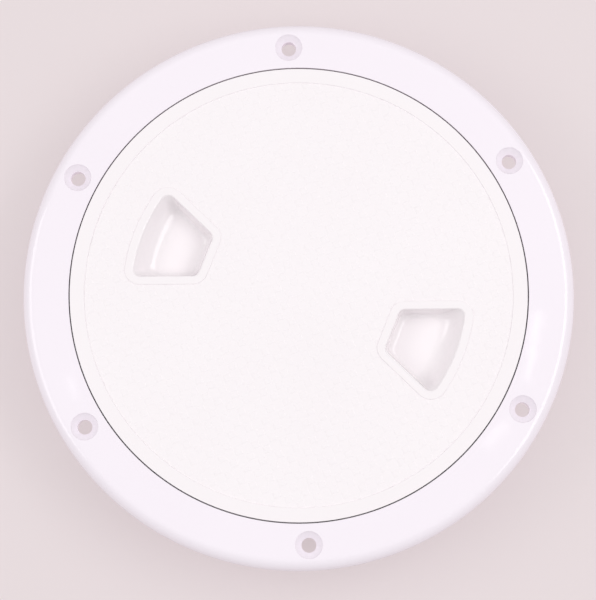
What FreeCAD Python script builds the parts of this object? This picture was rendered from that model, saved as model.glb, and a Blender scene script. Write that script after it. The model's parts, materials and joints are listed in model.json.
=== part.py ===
import FreeCAD, Part
# Round deck inspection plate, 150 mm class: a moulded mounting ring that is screwed down round a
# hole in the deck, a moulded lid that screws into it by hand, and the rubber seal between the two.
# Millimetres. The origin is the centre of the ring's underside, so z = 0 is the deck's surface and
# +Z points up, out of the deck. The lid is modelled screwed home.
import math
import os
from FreeCAD import Vector

UP = Vector(0, 0, 1)
ORIGIN = Vector(0, 0, 0)

# Clear opening left by the ring when the lid is out; every other radius is counted from it
OPENING_R = 77.4

# Quick thread: a few short ridges on each piece, all parts of one coarse right-hand helix
THREAD_LEAD = 20.0
THREAD_STARTS = 4
THREAD_DEPTH = 1.5
THREAD_FLANK_ANGLE = 23.5
THREAD_FLANK_GAP = 0.3
THREAD_CREST_GAP = 0.4
THREAD_SPAN = 64.0
THREAD_ANGLE = 20.0
THREAD_ROOT = 0.8
THREAD_FROM_SKIRT_END = 4.4

# Mounting ring: the flange that shows on deck and the collar that goes down through the hole
FLANGE_H = 6.0
FLANGE_EDGE_ROUND = 4.5
COLLAR_WALL = 2.6
COLLAR_DEPTH = 22.0
LEDGE_Z = 1.8

# Screw holes in the flange, countersunk for 5 mm screws
SCREW_COUNT = 6
SCREW_FIRST_ANGLE = 32.3
SCREW_TO_LID_RECESS = 7.55
SCREW_TO_EDGE = 9.1
SCREW_HOLE_R = 2.65
SINK_R = 4.9
SINK_ANGLE = 90.0

# Coring under the flange, which leaves an even wall, a lip, a pad at each screw and ribs between
CORE_TO_LID_RECESS = 2.65
CORE_TO_EDGE = 3.4
CORE_TOP_WALL = 3.0
SCREW_PAD_W = 11.2
FLANGE_RIB_T = 1.6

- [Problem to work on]
Where a line contains "parts", copy that line.

- [Full answer]
What FreeCAD Python script builds the parts of this object? This picture was rendered from that model, saved as model.glb, and a Blender scene script. Write that script after it. The model's parts, materials and joints are listed in model.json.
# Quick thread: a few short ridges on each piece, all parts of one coarse right-hand helix